OBJECTIVE
For every line in the data below that contains "This", copy the line.

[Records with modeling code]
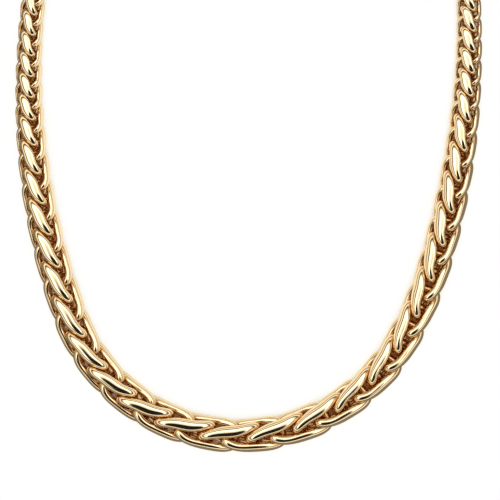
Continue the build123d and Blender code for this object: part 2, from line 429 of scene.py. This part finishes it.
def add_math(tree, operation, factor=None):
    """A math node, with its second value where that is set here."""
    math_node = tree.nodes.new("ShaderNodeMath")
    math_node.operation = operation
    if factor is not None:
        math_node.inputs[1].default_value = factor
    return math_node


def add_noise(tree, detail):
    """A noise whose place and scale are linked later."""
    noise = tree.nodes.new("ShaderNodeTexNoise")
    noise.inputs["Detail"].default_value = detail
    return noise


def add_range(tree, limits, smooth=False):
    """The values between two limits, spread from 0 to 1."""
    spread = tree.nodes.new("ShaderNodeMapRange")
    spread.inputs["From Min"].default_value, spread.inputs["From Max"].default_value = limits
    if smooth:
        spread.interpolation_type = "SMOOTHSTEP"
    return spread


def add_colour_mix(tree, **colours):
    """A mix of colour A and colour B, with those that are set here."""
    mix = tree.nodes.new("ShaderNodeMix")
    mix.data_type = "RGBA"
    for socket, colour in colours.items():
        mix.inputs[socket].default_value = (*colour, 1)
    return mix


def polish_group():
    """What polish and wear leave on gold: its tone, its sheen and its finest relief."""
    group = bpy.data.node_groups.new("worn_polish", "ShaderNodeTree")
    face = group.interface
    face.new_socket("Open Tone", in_out="INPUT", socket_type="NodeSocketColor")
    face.new_socket("Sheltered Tone", in_out="INPUT", socket_type="NodeSocketColor")
    face.new_socket("Shelter", in_out="INPUT", socket_type="NodeSocketFloat")
    face.new_socket("Mottle Scale", in_out="INPUT", socket_type="NodeSocketFloat")
    face.new_socket("Scratch Scale", in_out="INPUT", socket_type="NodeSocketFloat")
    face.new_socket("Polished Roughness", in_out="INPUT", socket_type="NodeSocketFloat")
    face.new_socket("Dulled Roughness", in_out="INPUT", socket_type="NodeSocketFloat")
    face.new_socket("Tone", in_out="OUTPUT", socket_type="NodeSocketColor")
    face.new_socket("Roughness", in_out="OUTPUT", socket_type="NodeSocketFloat")
    face.new_socket("Relief", in_out="OUTPUT", socket_type="NodeSocketFloat")
    nodes = group.nodes
    given = nodes.new("NodeGroupInput")
    result = nodes.new("NodeGroupOutput")
    place_on = nodes.new("ShaderNodeTexCoord")

    mottle = add_noise(group, MOTTLE_DETAIL)
    link_nodes(
        group,
        (place_on.outputs["Object"], mottle.inputs["Vector"]),
        (given.outputs["Mottle Scale"], mottle.inputs["Scale"]),
    )

    # Hairlines: noise drawn out along two slanted directions, of which only thin crests stay
    hairlines = []
    for slant in HAIRLINE_SLANTS:
        turn = nodes.new("ShaderNodeMapping")
        turn.inputs["Rotation"].default_value = (slant, slant / 2, slant)
        turn.inputs["Scale"].default_value = (1.0, HAIRLINE_STRETCH, HAIRLINE_STRETCH)
        noise = add_noise(group, HAIRLINE_DETAIL)
        crest = add_range(group, HAIRLINE_CREST)
        link_nodes(
            group,
            (place_on.outputs["Object"], turn.inputs["Vector"]),
            (turn.outputs["Vector"], noise.inputs["Vector"]),
            (given.outputs["Scratch Scale"], noise.inputs["Scale"]),
            (noise.outputs["Fac"], crest.inputs["Value"]),
        )
        hairlines.append(crest.outputs["Result"])
    scratches = add_math(group, "MAXIMUM")
    link_nodes(
        group,
        (hairlines[0], scratches.inputs[0]),
        (hairlines[1], scratches.inputs[1]),
    )

    # The sheltered tone gathers deep between the links, with an uneven border
    hidden = add_range(group, SHELTER_BORDER)
    blotch = add_math(group, "MULTIPLY_ADD", SHELTER_UNEVENNESS)
    tone = add_colour_mix(group)
    link_nodes(
        group,
        (mottle.outputs["Fac"], blotch.inputs[0]),
        (given.outputs["Shelter"], blotch.inputs[2]),
        (blotch.outputs["Value"], hidden.inputs["Value"]),
        (hidden.outputs["Result"], tone.inputs["Factor"]),
        (given.outputs["Open Tone"], tone.inputs["A"]),
        (given.outputs["Sheltered Tone"], tone.inputs["B"]),
        (tone.outputs["Result"], result.inputs["Tone"]),
    )

    # Scratches and sheltered gold are duller than the polished crests
    dull = add_math(group, "MULTIPLY_ADD", HAIRLINE_DULLING)
    sheen = nodes.new("ShaderNodeMix")
    link_nodes(
        group,
        (scratches.outputs["Value"], dull.inputs[0]),
        (hidden.outputs["Result"], dull.inputs[2]),
        (dull.outputs["Value"], sheen.inputs["Factor"]),
        (given.outputs["Polished Roughness"], sheen.inputs["A"]),
        (given.outputs["Dulled Roughness"], sheen.inputs["B"]),
        (sheen.outputs["Result"], result.inputs["Roughness"]),
    )

    relief = add_math(group, "MULTIPLY_ADD", -HAIRLINE_DEPTH)
    link_nodes(
        group,
        (scratches.outputs["Value"], relief.inputs[0]),
        (mottle.outputs["Fac"], relief.inputs[2]),
        (relief.outputs["Value"], result.inputs["Relief"]),
    )
    return group


def gold(name, group, values, relief_depth, shelter_attribute=None):
    """A polished gold with the group's tone, sheen and relief, placed with its own values."""
    material = bpy.data.materials.new(name)
    material.use_nodes = True
    tree = material.node_tree
    shader = tree.nodes["Principled BSDF"]
    shader.inputs["Metallic"].default_value = 1.0
    polish = tree.nodes.new("ShaderNodeGroup")
    polish.node_tree = group
    for socket, value in values.items():
        polish.inputs[socket].default_value = value
    bump = tree.nodes.new("ShaderNodeBump")
    bump.inputs["Distance"].default_value = relief_depth
    link_nodes(
        tree,
        (polish.outputs["Tone"], shader.inputs["Base Color"]),
        (polish.outputs["Roughness"], shader.inputs["Roughness"]),
        (polish.outputs["Relief"], bump.inputs["Height"]),
        (bump.outputs["Normal"], shader.inputs["Normal"]),
    )
    if shelter_attribute:
        shelter = tree.nodes.new("ShaderNodeAttribute")
        shelter.attribute_name = shelter_attribute
        tree.links.new(shelter.outputs["Fac"], polish.inputs["Shelter"])
    return material


def table_tone(tree, path):
    """The table's tone, as the camera and the gold see it."""
    where = tree.nodes.new("ShaderNodeTexCoord")
    shrink = tree.nodes.new("ShaderNodeMapping")
    shrink.inputs["Scale"].default_value = (1 / (LOOP_HALF[0] * MM), 1 / (LOOP_HALF[1] * MM), 1)
    off_centre = tree.nodes.new("ShaderNodeVectorMath")
    off_centre.operation = "LENGTH"
    outside = add_range(tree, LOOP_BORDER)
    mirrored = add_colour_mix(tree, A=TABLE_INSIDE, B=TABLE_OUTSIDE)
    openness = tree.nodes.new("ShaderNodeAmbientOcclusion")
    openness.samples = COVER_SAMPLES
    openness.inputs["Distance"].default_value = COVER_REACH * MM
    apart = add_range(tree, BESIDE)
    warmed = add_colour_mix(tree, A=TABLE_BESIDE, B=TABLE_OPEN)
    seen = add_colour_mix(tree)
    uncovered = add_range(tree, COVER, smooth=True)
    tone = add_colour_mix(tree, A=TABLE_COVERED)
    link_nodes(
        tree,
        (where.outputs["Object"], shrink.inputs["Vector"]),
        (shrink.outputs["Vector"], off_centre.inputs[0]),
        (off_centre.outputs["Value"], outside.inputs["Value"]),
        (outside.outputs["Result"], mirrored.inputs["Factor"]),
        (openness.outputs["AO"], apart.inputs["Value"]),
        (apart.outputs["Result"], warmed.inputs["Factor"]),
        (path.outputs["Is Glossy Ray"], seen.inputs["Factor"]),
        (warmed.outputs["Result"], seen.inputs["A"]),
        (mirrored.outputs["Result"], seen.inputs["B"]),
        (openness.outputs["AO"], uncovered.inputs["Value"]),
        (uncovered.outputs["Result"], tone.inputs["Factor"]),
        (seen.outputs["Result"], tone.inputs["B"]),
    )
    return tone.outputs["Result"]


def make_floor():
    """A plain white table, which has its own tones for the camera and for the gold's mirror."""
    deselect_all()
    bpy.ops.mesh.primitive_circle_add(
        vertices=TABLE_CORNERS, radius=TABLE_RADIUS * MM, fill_type="NGON",
    )
    floor = bpy.context.object
    floor.name = "floor"
    material = bpy.data.materials.new("pale_table")
    material.use_nodes = True
    tree = material.node_tree
    plain = tree.nodes["Principled BSDF"]
    plain.inputs["Base Color"].default_value = (*TABLE_BODY, 1)
    plain.inputs["Roughness"].default_value = TABLE_ROUGHNESS
    path = tree.nodes.new("ShaderNodeLightPath")
    glow = tree.nodes.new("ShaderNodeEmission")
    straight = add_math(tree, "MAXIMUM")
    mixed = tree.nodes.new("ShaderNodeMixShader")
    link_nodes(
        tree,
        (table_tone(tree, path), glow.inputs["Color"]),
        (path.outputs["Is Camera Ray"], straight.inputs[0]),
        (path.outputs["Is Glossy Ray"], straight.inputs[1]),
        (straight.outputs["Value"], mixed.inputs["Fac"]),
        (plain.outputs["BSDF"], mixed.inputs[1]),
        (glow.outputs["Emission"], mixed.inputs[2]),
        (mixed.outputs["Shader"], tree.nodes["Material Output"].inputs["Surface"]),
    )
    floor.data.materials.append(material)


def light_tent():
    """Soft white light from all round, with the dark opening that the picture is taken through."""
    world = bpy.data.worlds.new("light_tent")
    bpy.context.scene.world = world
    world.use_nodes = True
    tree = world.node_tree
    background = tree.nodes["Background"]
    way = tree.nodes.new("ShaderNodeTexCoord")
    parts = tree.nodes.new("ShaderNodeSeparateXYZ")
    ramp = tree.nodes.new("ShaderNodeValToRGB")
    stops = ramp.color_ramp.elements
    while len(stops) < len(TENT_BANDS):
        stops.new(0.5)
    for stop, band in zip(stops, TENT_BANDS):
        stop.position = band["height"]
        stop.color = (*band["light"], 1)
    from_opening = tree.nodes.new("ShaderNodeVectorMath")
    from_opening.operation = "SUBTRACT"
    from_opening.inputs[1].default_value = OPENING_WAY
    squeezed = tree.nodes.new("ShaderNodeVectorMath")
    squeezed.operation = "MULTIPLY"
    squeezed.inputs[1].default_value = OPENING_SQUEEZE
    off_opening = tree.nodes.new("ShaderNodeVectorMath")
    off_opening.operation = "LENGTH"
    edge = (OPENING_RADIUS - OPENING_EDGE, OPENING_RADIUS + OPENING_EDGE)
    open_light = add_range(tree, edge, smooth=True)
    open_light.inputs["To Min"].default_value = OPENING_LIGHT
    shaded = tree.nodes.new("ShaderNodeVectorMath")
    shaded.operation = "SCALE"
    link_nodes(
        tree,
        (way.outputs["Generated"], parts.inputs["Vector"]),
        (parts.outputs["Z"], ramp.inputs["Fac"]),
        (way.outputs["Generated"], from_opening.inputs[0]),
        (from_opening.outputs["Vector"], squeezed.inputs[0]),
        (squeezed.outputs["Vector"], off_opening.inputs[0]),
        (off_opening.outputs["Value"], open_light.inputs["Value"]),
        (ramp.outputs["Color"], shaded.inputs[0]),
        (open_light.outputs["Result"], shaded.inputs["Scale"]),
        (shaded.outputs["Vector"], background.inputs["Color"]),
    )


def make_camera():
    """Straight above, as the photograph looks at the chain."""
    camera = bpy.data.cameras.new("camera")
    camera.sensor_width = SENSOR_WIDTH
    camera.lens = SENSOR_WIDTH * CAMERA_HEIGHT / FRAME_WIDTH
    camera.clip_start = CLIP_START * MM
    camera.clip_end = CLIP_END * MM
    holder = bpy.data.objects.new("camera", camera)
    bpy.context.scene.collection.objects.link(holder)
    chain_height = float(size("width", LARGEST)) / 2
    holder.location = (FRAME_MIDDLE[0] * MM, FRAME_MIDDLE[1] * MM, (CAMERA_HEIGHT + chain_height) * MM)
    bpy.context.scene.camera = holder


polish = polish_group()
link_gold = gold(
    "gold_links",
    polish,
    {
        "Open Tone": OPEN_TONE,
        "Sheltered Tone": SHELTERED_TONE,
        "Mottle Scale": 260.0,
        "Scratch Scale": 900.0,
        "Polished Roughness": 0.06,
        "Dulled Roughness": 0.26,
    },
    relief_depth=0.000004,
    shelter_attribute="shelter",
)
clasp_gold = gold(
    "gold_clasp",
    polish,
    {
        "Open Tone": OPEN_TONE,
        "Sheltered Tone": SHELTERED_TONE,
        "Shelter": 0.0,
        "Mottle Scale": 200.0,
        "Scratch Scale": 700.0,
        "Polished Roughness": 0.10,
        "Dulled Roughness": 0.30,
    },
    relief_depth=0.000006,
)
make_camera()
make_chain(link_gold)
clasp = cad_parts["clasp"]
clasp.material_slots[0].material = clasp_gold
make_floor()
light_tent()
bpy.context.scene.view_settings.view_transform = "Standard"
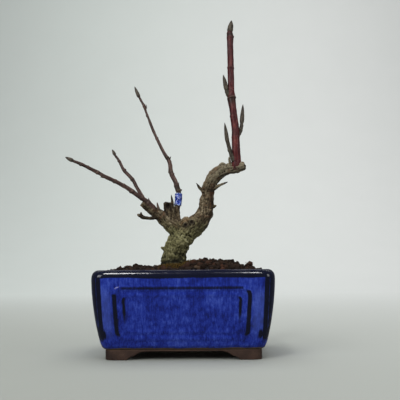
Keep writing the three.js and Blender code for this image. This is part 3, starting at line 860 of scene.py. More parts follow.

EXERCISE ANSWER
Continue the build123d and Blender code for this object: part 2, from line 429 of scene.py. This part finishes it.
Keep writing the three.js and Blender code for this image. This is part 3, starting at line 860 of scene.py. More parts follow.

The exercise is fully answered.